Recensioni / Il diario di un ragazzo alla guerra del '15

 Ci sono dei libri oramai perduti che fa un gran piacere rileggere. Questo è il caso di Guerra del ‘15 di Giani Stuparich, uno degli ultimi intellettuali della cultura triestina, ristampato da Quodlibet nella collana “In ottavo grande”. La genesi di “Guerra del ‘15”, che in occasione del Centenario della Grande guerra diventa strumento notevole, è stata lunga e complessa: tanto ben descritta da Giuseppe Sandrini nel saggio a conclusione del volume: “Giani Stuparich: poesia e verità di un ‘semplice gregario’”. All’origine, “un taccuino tutto sporco di rosso terriccio del Carso”; di quel luogo dove Stuparich combatté come Sottotenente del 1° reggimento dei Granatieri di Sardegna, insieme al fratello Carlo.

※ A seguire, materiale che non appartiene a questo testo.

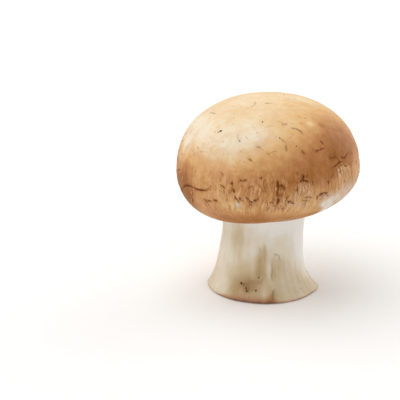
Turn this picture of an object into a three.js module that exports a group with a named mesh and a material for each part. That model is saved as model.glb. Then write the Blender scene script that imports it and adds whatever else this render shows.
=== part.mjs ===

“Guerra del ‘15” è un documento prezioso, per cercare di capire quella guerra che tanto ha significato per l’Italia e per intere generazioni di ragazzi entusiasti di un ideale. Dagli appunti di quel taccuino, Stuparich ha rielaborato le pagine di questo diario, pubblicato in una prima versione nel 1931. La guerra è fatta di appunti, di annotazioni, spesso in situazioni di emergenza (come le poesie di Ungaretti). È fatta di brevi e fulminanti considerazioni, spesso acquisite sotto il tiro delle granate o nei momenti di disfatta stanchezza. Quello che leggiamo, è un testo ovviamente riveduto e manipolato, ma ciò non lo priva della sua freschezza di testo diaristico, di narrazione intima e disperatamente autobiografica.
Sono frammenti di immagini, quelli che popolano “Guerra del ‘15”, schegge di ricordi che tessono una trama ancora più intensa e massiccia. La grande aggettivazione, l’accumulo sinonimico, il periodare breve brevissimo rendono un’immagine vivida, intensa, robusta del ricordo. È un diario che continuamente, ostinatamente (senza rassegnazione, però), ci parla di come la guerra cambia il mondo, peggiorandolo: “Le prime volte odoravano di pino tagliato di fresco, ora sanno, ogni volta di più, di marciume”). La natura viene descritta nel particolare, soffermandosi sulla sua bellezza, che spesso fa da contraltare alla furiosa devastazione prodotta dalla guerra o che viene distrutta e sterminata dalla barbara violenza della guerra stessa: un rapporto stretto e complesso, dunque, al quale il poeta-soldato non riesce ad abituarsi. La guerra è un meccanismo crudele, persino inspiegabile in certi elementi, è un abbrutimento umano dove ricompaiono i desideri dei bisogni più primari, a cominciare da quello del pulito. Tutto questo Stuparich ce lo racconta con uno stile perfetto, cesellato; l’italiano è elegante e ricercato (ma non artefatto né adulterato). Non c’è la fretta del diario, in questi appunti, ma c’è la naturalezza del racconto appassionato.
Quella della guerra del ’15 è stata senza dubbio una delle esperienze più impattanti della storia moderna dell’Italia, e dei ragazzi che si sono trovati a combattere tra trincee e montagne impervie per un’ideale che chissà quanto era stato compreso veramente. Giani Stuparich, con la sua testimonianza, ci prova che evidentemente l’ideale non sempre basta; e che, in definitiva, la guerra è soltanto un massacro.